If the answer isn’t a confident yes, keep searching.
Frequently Asked Questions (FAQ)
1. Why are vendor questions so important when buying AI security tools?
Vendor questions reveal how a provider handles your data, manages compliance, and updates their AI models. Many AI tools behave like black boxes, so these questions help uncover hidden risks. Asking the right questions upfront prevents compliance issues, reduces operational surprises, and ensures your enterprise chooses a trustworthy, long-term partner.
2. What is the biggest risk of choosing the wrong AI security vendor?
The biggest risk is exposing sensitive data to a vendor that lacks proper security or compliance practices. A poorly designed AI tool may generate inaccurate detections, produce excessive false positives, or even mishandle logs. Choosing the wrong vendor can weaken your defense instead of strengthening it, leading to costly vulnerabilities.

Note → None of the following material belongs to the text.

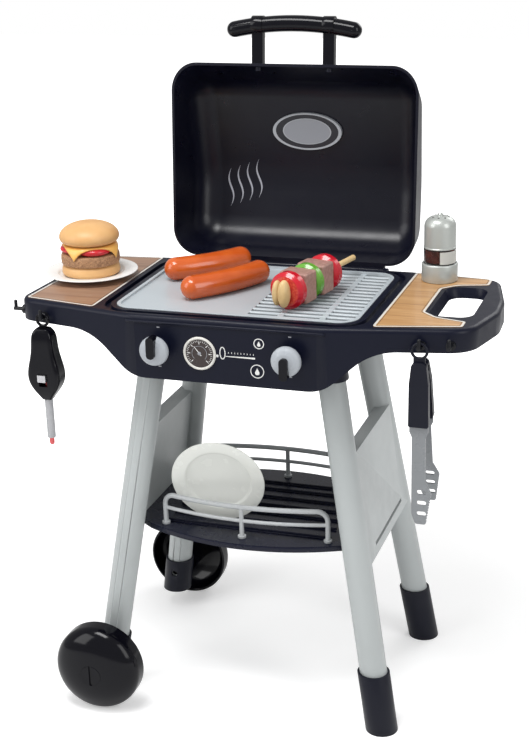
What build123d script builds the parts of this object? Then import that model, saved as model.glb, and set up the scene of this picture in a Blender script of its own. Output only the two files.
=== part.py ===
from build123d import *
from math import atan, atan2, cos, degrees, hypot, pi, radians, sin, sqrt, tan
import os

# A toy barbecue grill on four leaning legs, with its lid open and its play food on it.
# X runs to the right as seen from the control panel, Y to the back, Z up from the floor.

# Common values
overrun = 40.0
seat_gap = 0.25
running_gap = 0.05
slip_gap = 0.3

# Table
top_height = 463.0
wall = 3.0
skirt_height = 24.0
right_reach = 268.0
left_reach = 248.0
apron_front = 122.0
front_flat = 105.0
back_reach = 106.0
plan_round = 22.0
front_corner_round = 34.0
plan_bend = 60.0
top_round = 5.0
apron_drop = 69.0
apron_bottom_half = 104.5
apron_top_half = 183.0
apron_ramp_inset = 28.0
apron_low_round = 43.0
apron_high_round = 65.0
apron_depth = 27.0
ridge_radius = 1.4
ridge_half = 108.0
ridge_below_top = 6.5

# Grill plate and the well that it lies in
plate_half = 134.0
plate_front_land = 21.0
plate_back_land = 16.0
plate_round = 22.0
plate_proud = 0.8
plate_rim = 4.0
plate_sheet = 4.0
griddle_sink = 1.6
griddle_share = 0.555
bar_count = 15
bar_width = 6.0
bar_sink = 1.0
rib_width = 6.0
rib_shares = (0.30, 0.68)
well_depth = 12.0
well_floor = 2.5
groove_width = 6.5
groove_depth = 4.0
groove_land = 6.5

# Handle slot in the right wing
slot_land = 24.0
slot_depth = 11.0
slot_top_width = 46.0
slot_bottom_width = 41.4
slot_top_half = 54.0
slot_bottom_half = 50.0
slot_round = 15.0

# Printed labels and the gauge
label_thick = 0.4
label_side_land = 19.0
label_front_land = 17.0
label_back_land = 6.0
label_inset = 9.0
label_round = 4.0
gauge_x = 26.3
gauge_drop = 36.5
gauge_radius = 18.0
gauge_thick = 1.2
gauge_ring = 3.2

# Legs, panels, sockets and foot caps
foot_x = 163.8
foot_y = 108.0
socket_x = 89.7
socket_y = 66.3
leg_radius = 15.0
leg_wall = 2.5
leg_top_drop = 23.0
panel_bottom_share = 0.4017
panel_top_share = 0.6695
panel_thick = 16.0
panel_edge = 5.0
panel_recess = 1.0
collar_wall = 3.5
front_collar_drop = 70.0
rear_collar_drop = 29.0
collar_fit = 0.15
cap_wall = 2.5
cap_length = 67.0
cap_floor = 9.0
cap_fit = 0.15
wheel_side_lift = 22.0
screw_radius = 2.0
screw_head_radius = 3.6
screw_head = 2.2
screw_length = 10.0

# Wheels
wheel_radius = 50.0
wheel_depth = 36.0
wheel_wall = 3.0
wheel_gap = 0.6
rim_reach = 12.0
hub_radius = 15.0
pin_radius = 4.0
pin_head_radius = 12.0
pin_head = 3.0
pin_slot = 3.4
tread_width = 13.0

# Shelf and rails
shelf_share = 0.4363
shelf_thick = 3.5
shelf_band = 6.5
shelf_end_x = 128.0
shelf_end_y = 66.0
shelf_shoulder_x = 112.0
shelf_shoulder_y = 78.0
shelf_bow = 104.0
shelf_tab = 60.0
shelf_rib_height = 3.0
shelf_rib_width = 4.0
shelf_rib_half = 96.0
shelf_rib_shares = (-0.62, -0.40, -0.19, 0.02, 0.23, 0.44, 0.62)
rail_height = 39.0
rail_post_x = 95.0
rail_post_y = 73.0
rail_radius = 2.8
rail_low_radius = 2.1
rail_low_height = 20.0
rail_corner = 12.0
rail_bow_angle = 14.0
rail_foot_radius = 4.6
rail_foot = 2.5

# Lid
lid_length = 225.0
lid_half = 146.7
lid_wall = 3.0
lid_draft = 5.7
lid_seat = 0.6
lid_back = 105.0
lid_open = 94.93
lid_corner_round = 32.0
lid_back_height = 72.0
lid_back_lean = 7.0
lid_heel_round = 40.0
lid_crown = 88.0
lid_crown_height = 80.0
lid_crown_round = 120.0
lid_front_height = 57.0
lid_front_lean = 24.0
lid_nose_round = 36.0
hinge_radius = 4.5
hinge_pin_radius = 2.0
hinge_drop = 5.1
hinge_set_back = 5.9
barrel_half = 112.0
barrel_web = 5.0
pin_hold = 12.0
lug_width = 5.0
lug_gap = 0.5
handle_reach = 266.0
handle_height = 6.0
handle_half = 79.0
handle_radius = 9.0
handle_arch = 7.0
handle_leg_x = 42.0
handle_leg_width = 13.0
handle_leg_thick = 9.0
badge_reach = 144.5
badge_half_long = 42.3
badge_half_short = 22.2
badge_thick = 1.4

# Knobs and what makes them click
knob_x = 71.7
knob_drop = 33.0
knob_radius = 15.8
knob_rim = 3.0
knob_dome = 6.5
knob_gap = 0.4
knob_boss = 12.0
knob_boss_radius = 11.5
grip_width = 9.0
grip_long = 17.5
grip_short = 6.0
grip_proud = 7.0
shaft_radius = 4.0
shaft_length = 17.0
click_radius = 11.0
click_thick = 4.0
click_teeth = 12
click_notch = 1.6
click_set_back = 9.0
pawl_width = 3.0
pawl_thick = 1.6
pawl_gap = 0.4
pawl_foot = 6.0

# Hooks under the wings
hook_drop = 16.0
hook_radius = 2.2
hook_length = 13.0
hook_tip = 8.0
hook_tip_radius = 1.9
hook_base_radius = 5.0
inner_hook_share = 0.7575
outer_hook_share = 0.8657
probe_hook_share = 0.858
end_hook_y = 81.0

# Dishes
dish_radius = 53.0
dish_height = 8.0
dish_wall = 2.4
dish_foot_radius = 30.0
dish_floor_radius = 37.0
dish_land = 44.0
dish_y = 5.5
dinner_radius = 53.0
dinner_x = 36.6
dinner_y = 53.0
dinner_lean = 13.0
dinner_turn = 7.7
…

3. How do compliance standards affect AI security purchases?
Compliance dictates how vendors store data, safeguard privacy, and document their AI processes. Enterprises must verify certifications like SOC 2 or ISO 27001 to ensure the vendor meets regulatory expectations. Failure to align with compliance can result in legal penalties, audit failures, and operational slowdowns, especially in regulated industries.
4. What should be included in a vendor security assessment?
A solid vendor assessment should evaluate data handling, model transparency, integration compatibility, access controls, and compliance readiness. It should also review the vendor’s incident response capability, independent audits, and bias-testing practices. This comprehensive view helps determine whether the vendor can securely operate within your environment.
5. How can enterprises compare AI vendors effectively?
The best approach is to shortlist vendors, request technical demos, test real threat scenarios, evaluate integrations, run a controlled trial, and use a standardized scoring checklist. Comparing vendors this way avoids emotional decision-making and ensures each candidate is judged using the same criteria, improving the reliability of your final choice.